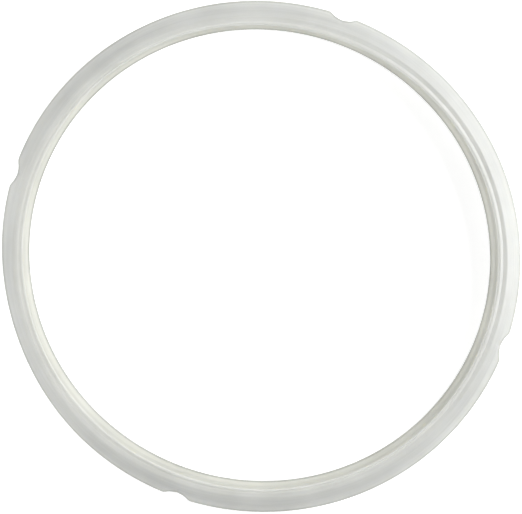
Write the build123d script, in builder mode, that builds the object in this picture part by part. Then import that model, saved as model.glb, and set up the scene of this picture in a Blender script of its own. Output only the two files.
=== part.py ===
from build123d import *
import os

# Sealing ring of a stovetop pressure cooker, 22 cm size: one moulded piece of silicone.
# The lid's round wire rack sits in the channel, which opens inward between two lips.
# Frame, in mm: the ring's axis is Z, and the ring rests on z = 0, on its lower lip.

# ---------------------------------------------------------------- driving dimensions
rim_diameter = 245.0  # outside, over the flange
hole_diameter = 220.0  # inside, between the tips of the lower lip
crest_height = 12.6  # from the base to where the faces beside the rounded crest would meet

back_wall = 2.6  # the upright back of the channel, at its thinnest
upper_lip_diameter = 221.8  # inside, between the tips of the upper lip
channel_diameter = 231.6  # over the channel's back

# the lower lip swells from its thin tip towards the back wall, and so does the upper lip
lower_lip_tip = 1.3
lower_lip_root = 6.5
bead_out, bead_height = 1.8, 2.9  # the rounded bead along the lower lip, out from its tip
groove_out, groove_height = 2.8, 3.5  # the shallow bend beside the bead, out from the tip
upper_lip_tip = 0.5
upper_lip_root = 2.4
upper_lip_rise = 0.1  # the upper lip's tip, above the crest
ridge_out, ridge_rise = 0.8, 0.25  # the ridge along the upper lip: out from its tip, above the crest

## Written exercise
Restate word for word only the lines running from the beginning of the data to the line holding "# Frame, in", both included.

## Complete output
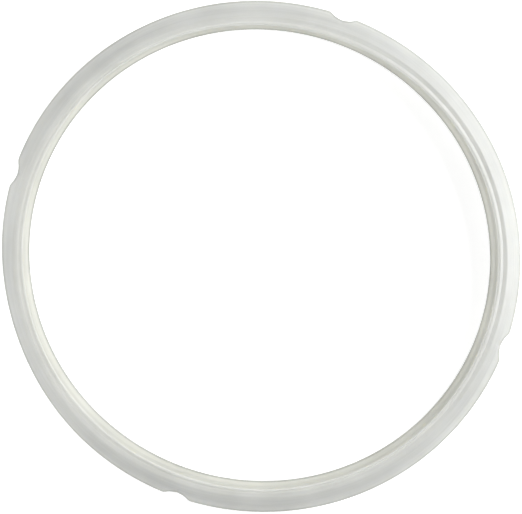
Write the build123d script, in builder mode, that builds the object in this picture part by part. Then import that model, saved as model.glb, and set up the scene of this picture in a Blender script of its own. Output only the two files.
=== part.py ===
from build123d import *
import os

# Sealing ring of a stovetop pressure cooker, 22 cm size: one moulded piece of silicone.
# The lid's round wire rack sits in the channel, which opens inward between two lips.
# Frame, in mm: the ring's axis is Z, and the ring rests on z = 0, on its lower lip.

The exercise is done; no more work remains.